The United States Supreme Court protects the individual rights of the United States Constitution. This means that when states enacted bigoted laws to prevent certain groups from maintaining their basic rights, the Court can strike those laws down as being unconstitutional.

The Civil Rights Movement of the 1950's and 1960's provided a model that other groups have used to extend civil rights and promote equal justice. The NAACP used America's own laws from the Constitution to challenge the status quo and win victories against racist laws and policies.

This began with the Brown v. Board of Education case in 1954 that overturned the 1896 Plessy v. Ferguson case regarding "separate but equal" facilities for Black and white people.

In 1962, the Supreme Court decided that it was unconstitutional for transportation facilities like bus and train stations to be racially segregated in the case of Bailey v. Patterson.

In 1967, the Court heard the case of Loving v. Virginia and held that state laws prohibiting interracial marriage are unconstitutional.

The Supreme Court and Civil Rights

The Supreme Court has also identified that people have a constitutional basis for a right to privacy that is protected from government interference. In 1973, this right to privacy was held to protect a woman’s right to abortion in the case of Roe v. Wade. However, this landmark ruling was later overturned in the 2022 case of Dobbs v. Jackson Women's Health Organization.

In 2015 the Court held that same-sex couples have the fundamental right to get married, which may not be abridged by state laws in the Obergefell v. Hodges decision.

In addition to saying laws are unconstitutional, the Supreme Court can invalidate acts and executive actions that the justices agree exceed the authority granted to government officials by the Constitution. This has occurred in reviews of presidential executive orders and actions.

Since the Civil Rights Movement, diversity has grown on the Supreme Court itself. After 178 years of only white male justices, membership of the Supreme Court has grown more diverse.

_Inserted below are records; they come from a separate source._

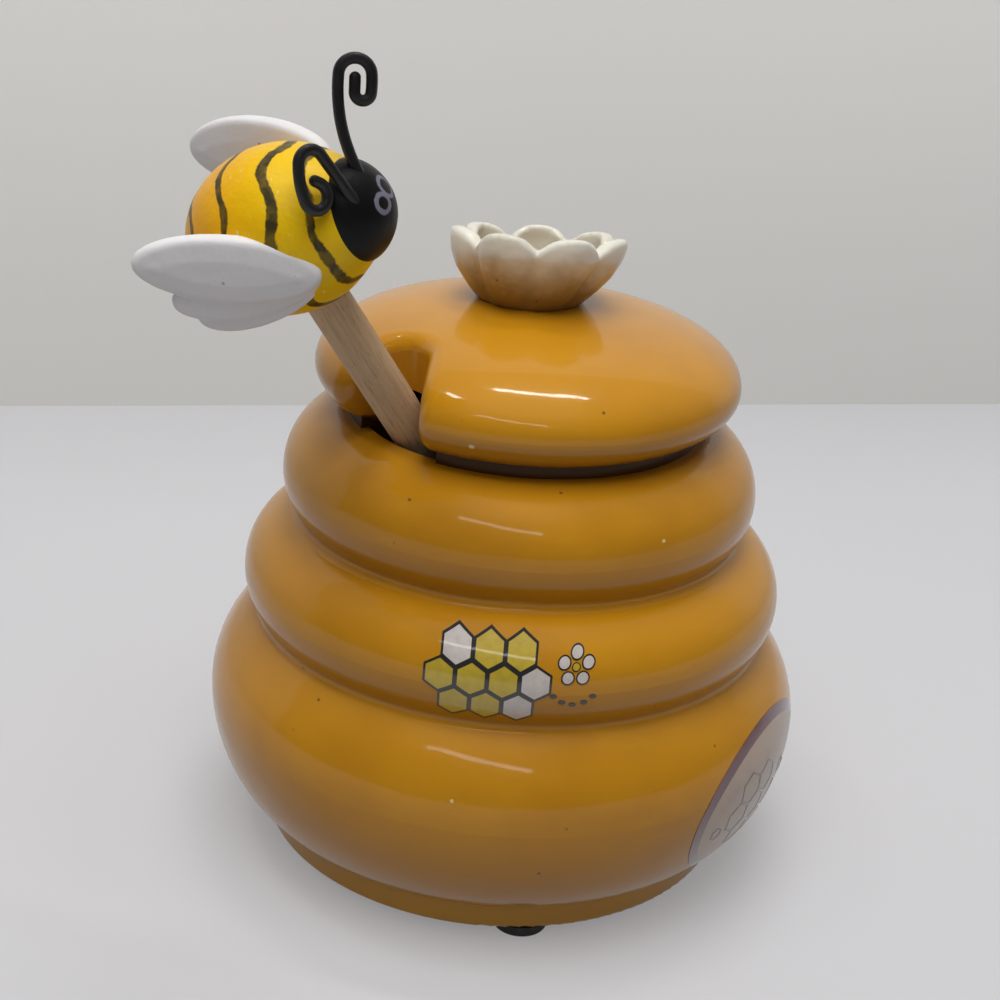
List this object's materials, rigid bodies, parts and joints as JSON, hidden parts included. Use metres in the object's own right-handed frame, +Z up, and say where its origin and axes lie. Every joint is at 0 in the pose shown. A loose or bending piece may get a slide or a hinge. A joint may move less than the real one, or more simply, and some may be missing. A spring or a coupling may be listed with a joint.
{
  "type": "honey pot",
  "caption": "Hive-shaped glazed ceramic honey pot with a lift-off lid topped by a flower knob, and a loose wooden dipper whose handle ends in a painted bee.",
  "frame": {"origin": "middle of the whole object's footprint on the table plane; the pot's axis is the line x = +2.5 mm, y = 0", "axes": "+Z up along the pot's axis, -Y towards the front, +X to the right as seen from the front; the dipper leans out to the left and front"},
  "size_m": [0.1169, 0.112, 0.1534],
  "materials": {
    "glaze_amber": "glossy amber glaze, darker where it is thin over edges",
    "glaze_white": "glossy cream glaze",
    "wood": "pale unvarnished dowel",
    "bee_paint": "satin yellow paint",
    "bee_black": "satin black paint",
    "wing_white": "satin white paint",
    "antenna_wire": "black coated wire",
    "foot_rubber": "black rubber"
  },
  "bodies": {
    "pot": {"pot_body": "glaze_amber", "rubber_foot_1": "foot_rubber", "rubber_foot_2": "foot_rubber", "rubber_foot_3": "foot_rubber", "rubber_foot_4": "foot_rubber"},
    "lid": {"lid": "glaze_amber", "flower_knob": "glaze_white"},
    "dipper": {"dipper_stick": "wood", "dipper_head": "wood", "bee_body": "bee_paint", "bee_head": "bee_black", "bee_wing_right": "wing_white", "bee_wing_left": "wing_white", "bee_antenna_right": "antenna_wire", "bee_antenna_left": "antenna_wire"}
  },
  "joints": [
    {"name": "lid_lift", "type": "slide", "parent": "pot", "child": "lid", "axis": [0, 0, 1], "range_m": [0, 0.1]},
    {"name": "dipper_pull", "type": "slide", "parent": "pot", "child": "dipper", "axis": [-0.4259, -0.4112, 0.8059], "range_m": [0, 0.045]}
  ]
}
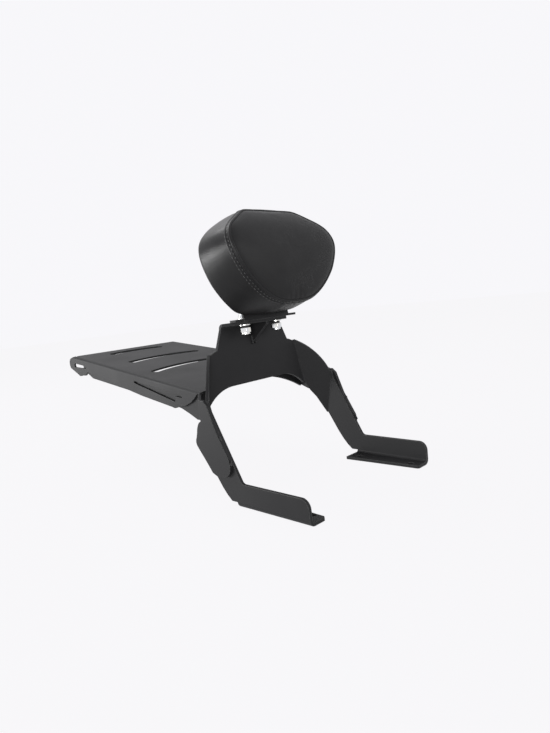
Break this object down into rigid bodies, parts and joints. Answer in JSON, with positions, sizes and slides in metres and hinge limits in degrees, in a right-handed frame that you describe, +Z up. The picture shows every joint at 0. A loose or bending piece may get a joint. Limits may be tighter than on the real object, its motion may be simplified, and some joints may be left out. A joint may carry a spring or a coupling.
{
  "type": "motorcycle backrest with luggage rack",
  "caption": "Bent sheet-steel bracket for a motorcycle with a slotted luggage rack behind it and an upholstered passenger backrest pad bolted on top.",
  "frame": {"origin": "centre of the four foot bolt holes, in the plane of the foot flanges' underside", "axes": "+Z up, -Y to the front of the motorcycle, +X to the machine's left side; the rack runs back along +Y"},
  "size_m": [0.248, 0.5367, 0.3476],
  "materials": {
    "powder_coat": "satin",
    "plywood": "raw",
    "foam": "matte",
    "cover": "satin",
    "zinc": "bright zinc",
    "nylon": "matte",
    "bush": "matte"
  },
  "bodies": {
    "root": {"main_bracket": "powder_coat", "flange_gusset": "powder_coat", "arch_web": "powder_coat", "left_rail": "powder_coat", "right_rail": "powder_coat", "rack_plate": "powder_coat", "pad_bracket": "powder_coat", "pad_board": "plywood", "pad_foam": "foam", "front_panel": "cover", "side_band": "cover", "back_panel": "cover", "seam_cord": "cover", "flange_bolts": "zinc", "flange_washers": "zinc", "nut_bushes": "bush", "lock_nuts": "zinc", "nylon_rings": "nylon", "board_bolts": "zinc", "board_washers": "zinc", "tee_nuts": "zinc", "rack_welds": "powder_coat", "leg_welds": "powder_coat", "gusset_welds": "powder_coat"}
  },
  "joints": []
}
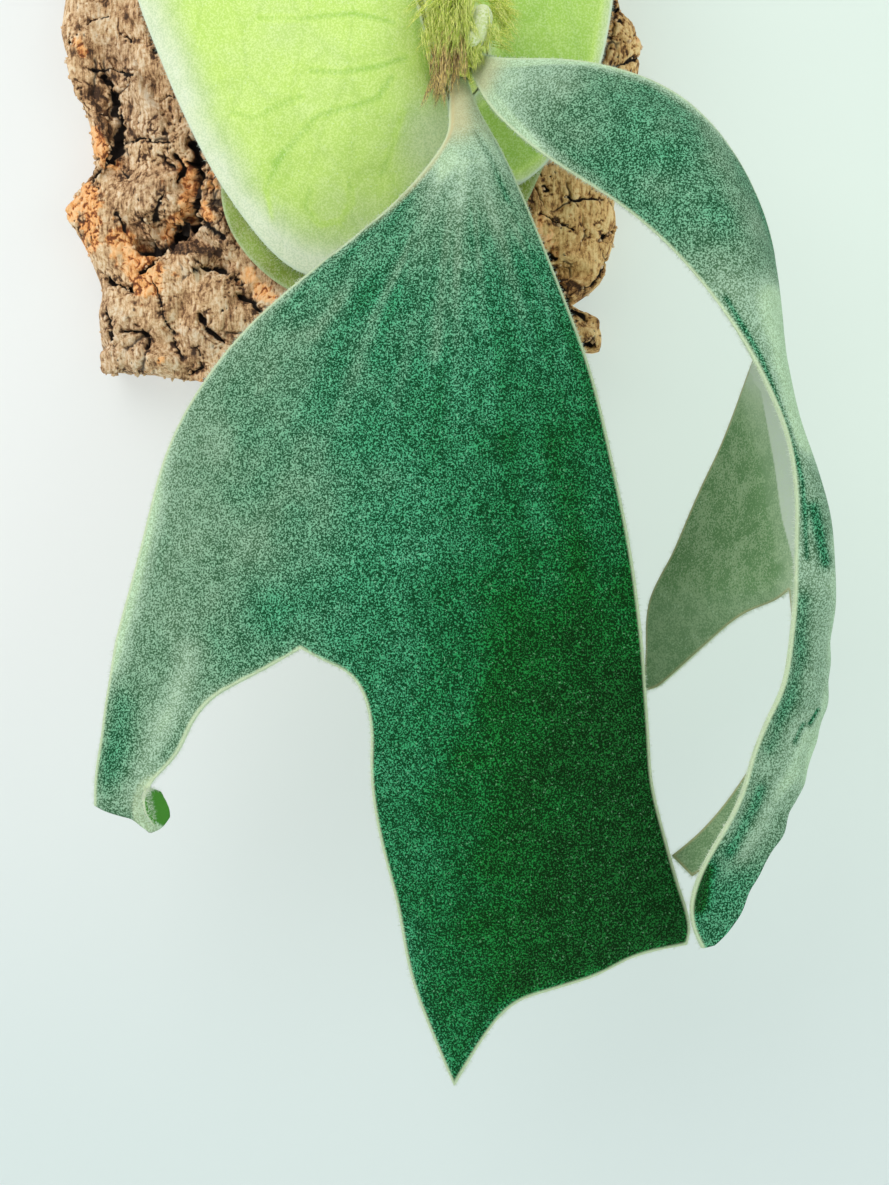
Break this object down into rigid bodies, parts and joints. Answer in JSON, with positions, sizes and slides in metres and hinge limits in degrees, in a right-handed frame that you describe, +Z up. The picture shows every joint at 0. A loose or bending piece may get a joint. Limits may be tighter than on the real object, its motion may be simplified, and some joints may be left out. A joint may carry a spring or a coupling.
{
  "type": "mounted staghorn fern",
  "caption": "Staghorn fern on a cork bark slab with a wire eye to hang it by: pale clasping shield fronds, a furry bud and forked, felted green fertile fronds.",
  "frame": {"origin": "on the slab's flat back, behind the middle of the plant", "axes": "+Z up the slab, +Y out of the slab's back into the wall, so the fronds face -Y; +X to the viewer's right"},
  "size_m": [0.2438, 0.1321, 0.4932],
  "materials": {
    "cork": "matte",
    "steel": "satin",
    "moss": "matte",
    "rhizome": "matte",
    "young_leaf": "matte",
    "old_leaf": "matte",
    "shield_leaf": "matte",
    "fertile_leaf": "matte",
    "line": "gloss"
  },
  "bodies": {
    "root": {"cork_slab": "cork", "hanger_wire": "steel", "moss_pad": "moss", "rhizome_bud": "rhizome", "young_frond": "young_leaf", "shield_frond_old": "old_leaf", "shield_frond_right": "shield_leaf", "shield_frond_left": "shield_leaf", "fertile_frond_main": "fertile_leaf", "fertile_frond_side": "fertile_leaf", "tie_line_1": "line", "tie_line_2": "line", "tie_screw_1": "steel", "tie_screw_2": "steel", "tie_screw_3": "steel", "tie_screw_4": "steel"}
  },
  "joints": []
}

The Supreme Court and Civil Rights

In 1967, Thurgood Marshall became the first African American to serve on the Supreme Court. He first gained fame as the lawyer for the NAACP in the Brown v. Board of Education case.

Marshall served on the Supreme Court until 1991 when his seat was filled by Clarence Thomas, the 2nd Black associate justice.

The first female Supreme Court justice was Sandra Day O'Connor, who was appointed by President Ronald Reagan in 1981.

Since then there have been 5 more women to serve as justices: Ruth Bader Ginsburg, Sonia Sotomayor, Elena Kagan, Amy Coney Barrett, and Ketanji Brown Jackson.

Sotomayor became the first Hispanic justice when she was appointed by President Barack Obama in 2009 and Jackson the first Black woman when she was appointed by President Biden in 2022.

While the Supreme Court has increased its diversity, the same can not be said for most state supreme courts. As of 2020, just 17% of state supreme court justices are Black, Latino, Asian American, or Native American. By contrast, people of color make up about 40% of America's population. Women hold only 39% of state supreme court seats.